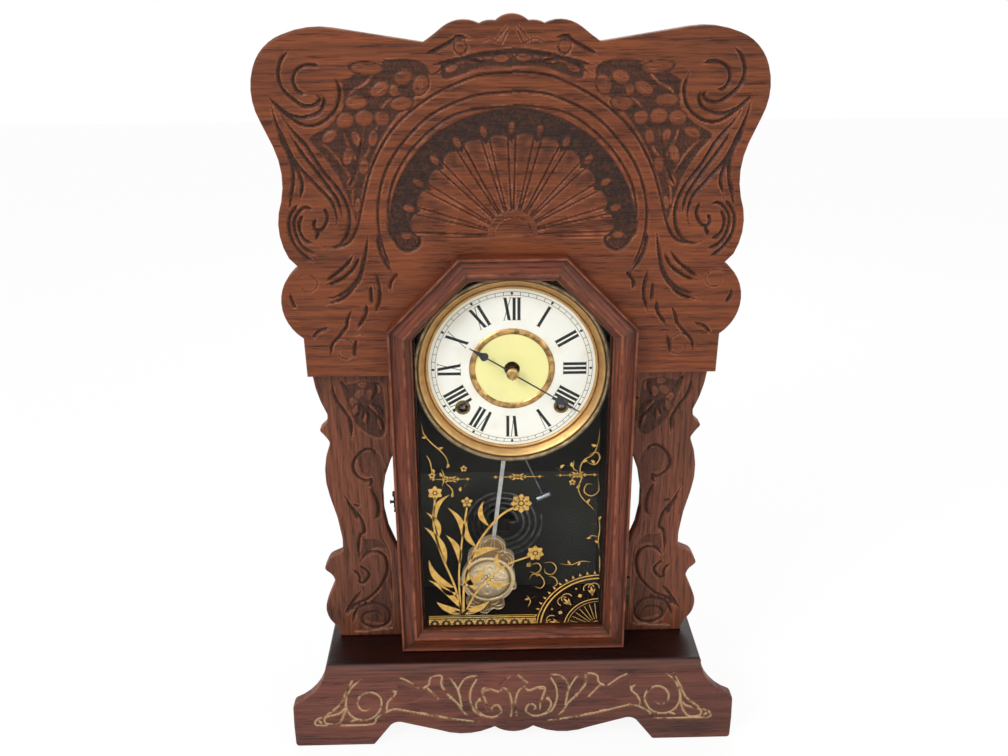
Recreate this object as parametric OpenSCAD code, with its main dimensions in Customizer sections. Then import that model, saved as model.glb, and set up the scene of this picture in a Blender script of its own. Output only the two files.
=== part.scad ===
// Gingerbread shelf clock: an oak case with a tall carved crest and side wings on a scrolled base,
// a six-sided moulded door with a glass tablet, and an eight-day spring movement that strikes a coil gong.
// The clock stands on z = 0 and faces -y; +x is to the right of someone who looks at the dial.

/* [Case] */
// Depth of the whole clock, from the front of the base board to the back
clock_d = 125; // [115:1:140]
// Width of the case across its sides
case_w = 184; // [182:1:186]
// Height of the case sides above the base
case_h = 356; // [350:1:366]
// Thickness of the case sides and top
case_t = 10; // [9:0.5:11]
// Thickness of the back board
back_t = 4; // [3:0.5:6]
// Width of the dial opening in the crest
opening_w = 164; // [160:1:166]
// Setback of the case front behind the front of the base board
case_setback = 30.9; // [30:0.1:34]

/* [Base] */
// Width of the top board of the base
plinth_w = 322; // [300:1:340]
// Thickness of the top board of the base
plinth_t = 9; // [7:0.5:12]
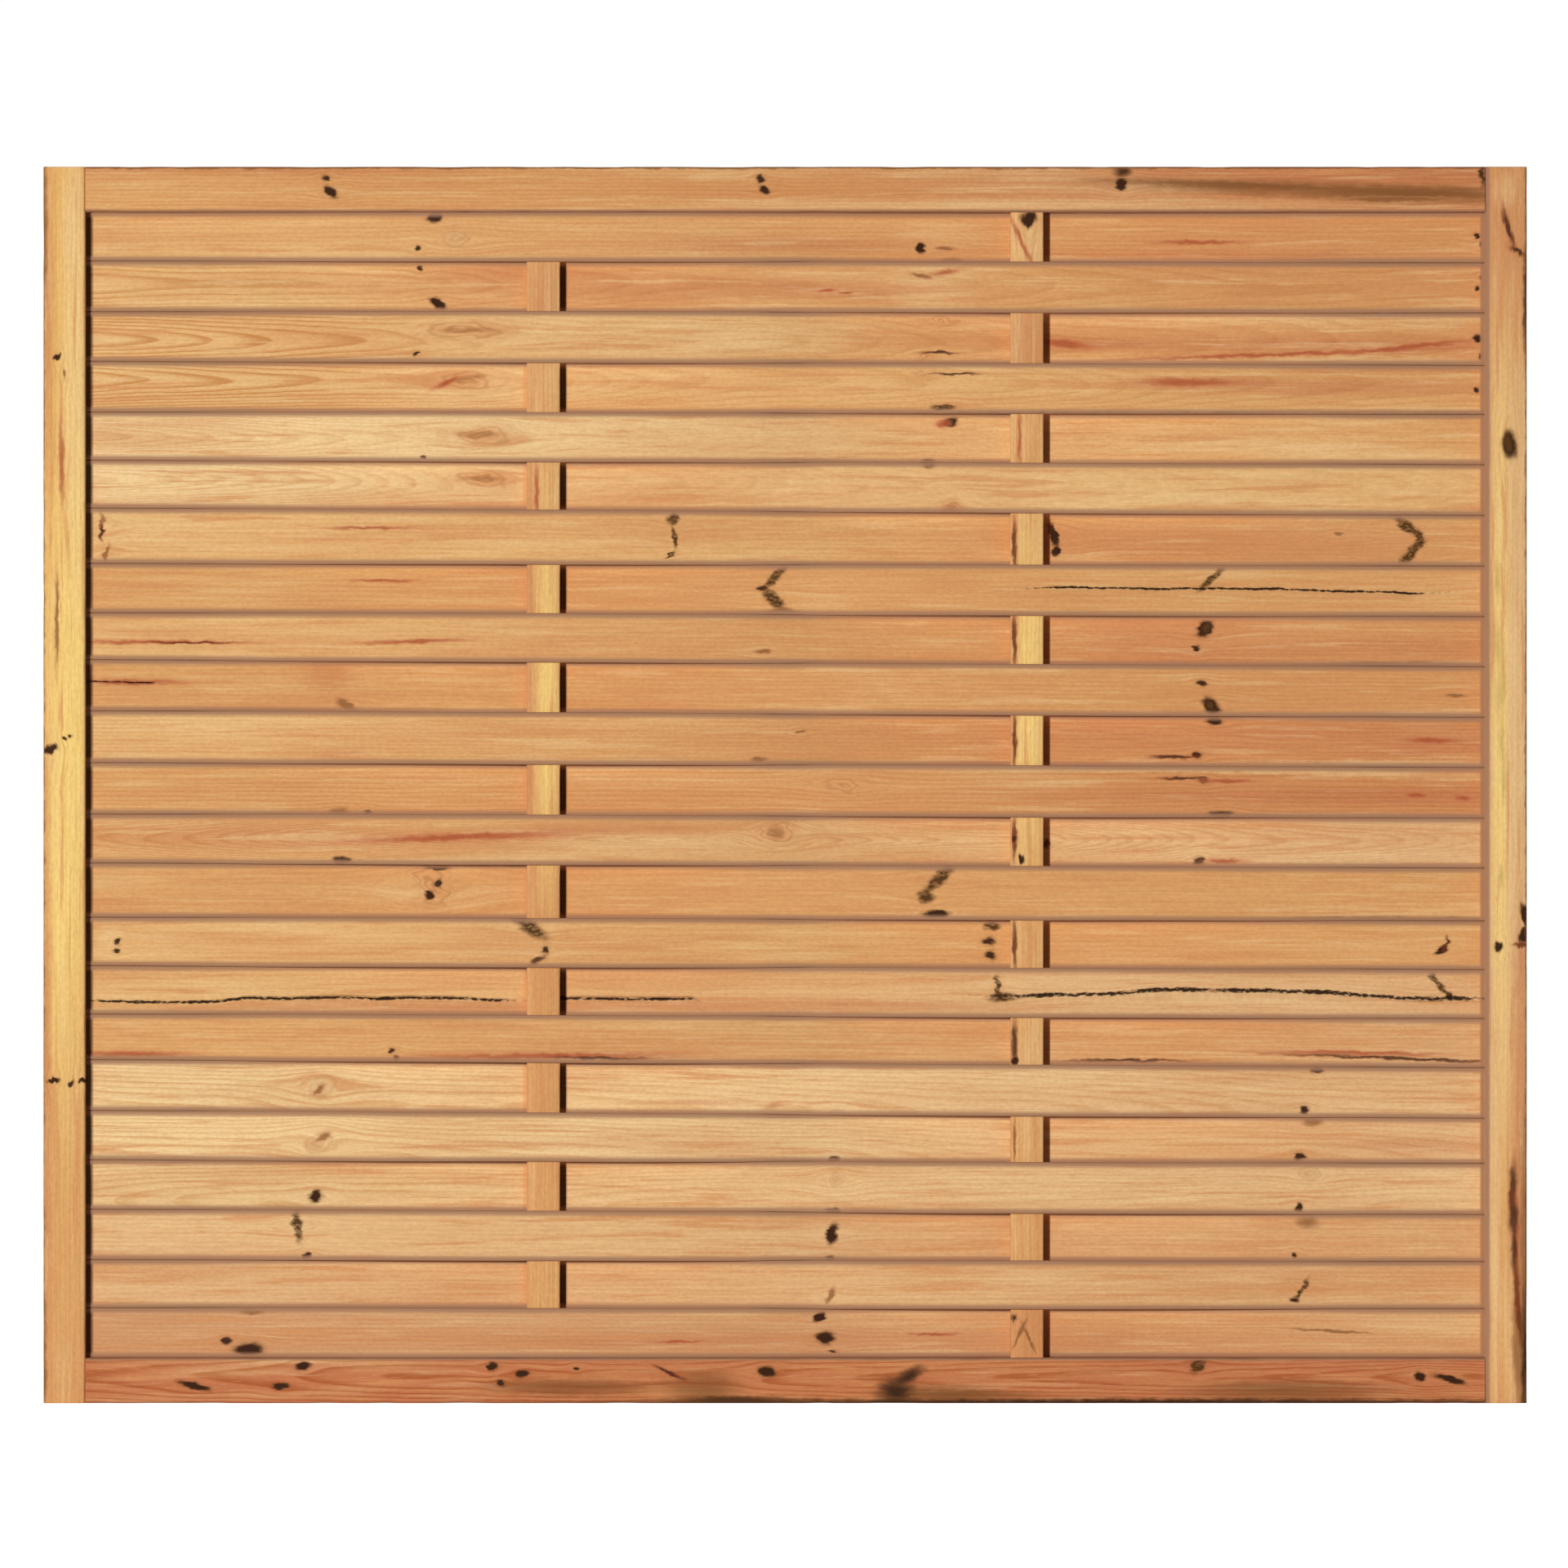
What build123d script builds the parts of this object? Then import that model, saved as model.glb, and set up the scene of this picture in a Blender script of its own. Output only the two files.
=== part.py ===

::::::::::

TASK OBJECTIVE:
Repeat the lines from the first one in the records through the line containing "case_setback = 30.9; // [30:0.1:34]", exactly as written, and nothing else.

EXERCISE RESPONSE:
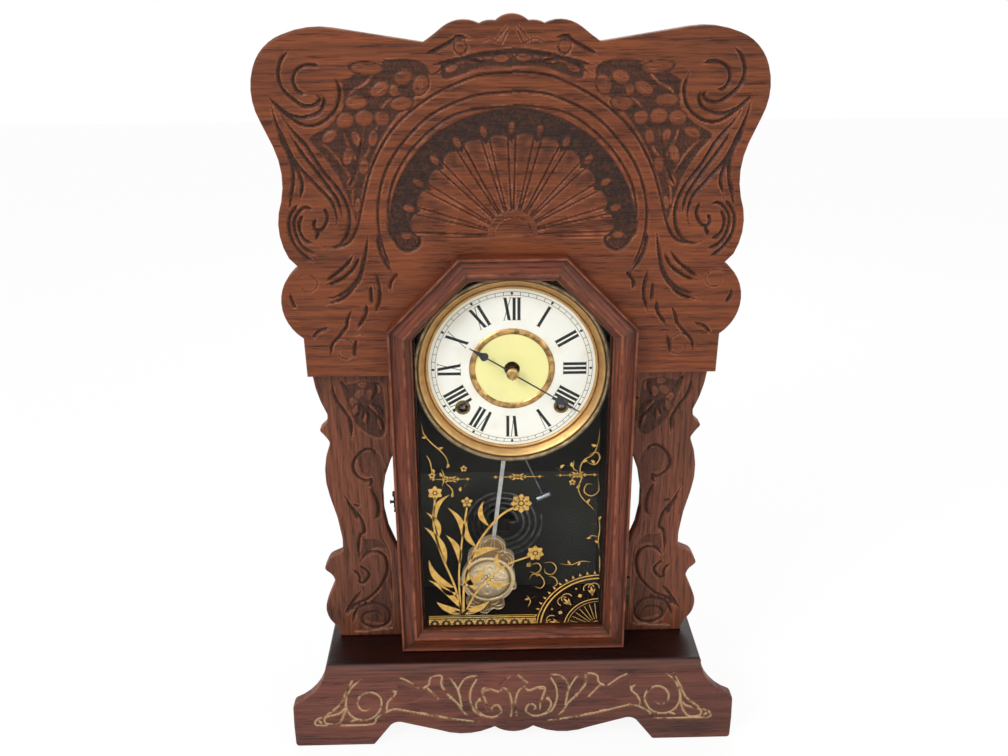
Recreate this object as parametric OpenSCAD code, with its main dimensions in Customizer sections. Then import that model, saved as model.glb, and set up the scene of this picture in a Blender script of its own. Output only the two files.
=== part.scad ===
// Gingerbread shelf clock: an oak case with a tall carved crest and side wings on a scrolled base,
// a six-sided moulded door with a glass tablet, and an eight-day spring movement that strikes a coil gong.
// The clock stands on z = 0 and faces -y; +x is to the right of someone who looks at the dial.

/* [Case] */
// Depth of the whole clock, from the front of the base board to the back
clock_d = 125; // [115:1:140]
// Width of the case across its sides
case_w = 184; // [182:1:186]
// Height of the case sides above the base
case_h = 356; // [350:1:366]
// Thickness of the case sides and top
case_t = 10; // [9:0.5:11]
// Thickness of the back board
back_t = 4; // [3:0.5:6]
// Width of the dial opening in the crest
opening_w = 164; // [160:1:166]
// Setback of the case front behind the front of the base board
case_setback = 30.9; // [30:0.1:34]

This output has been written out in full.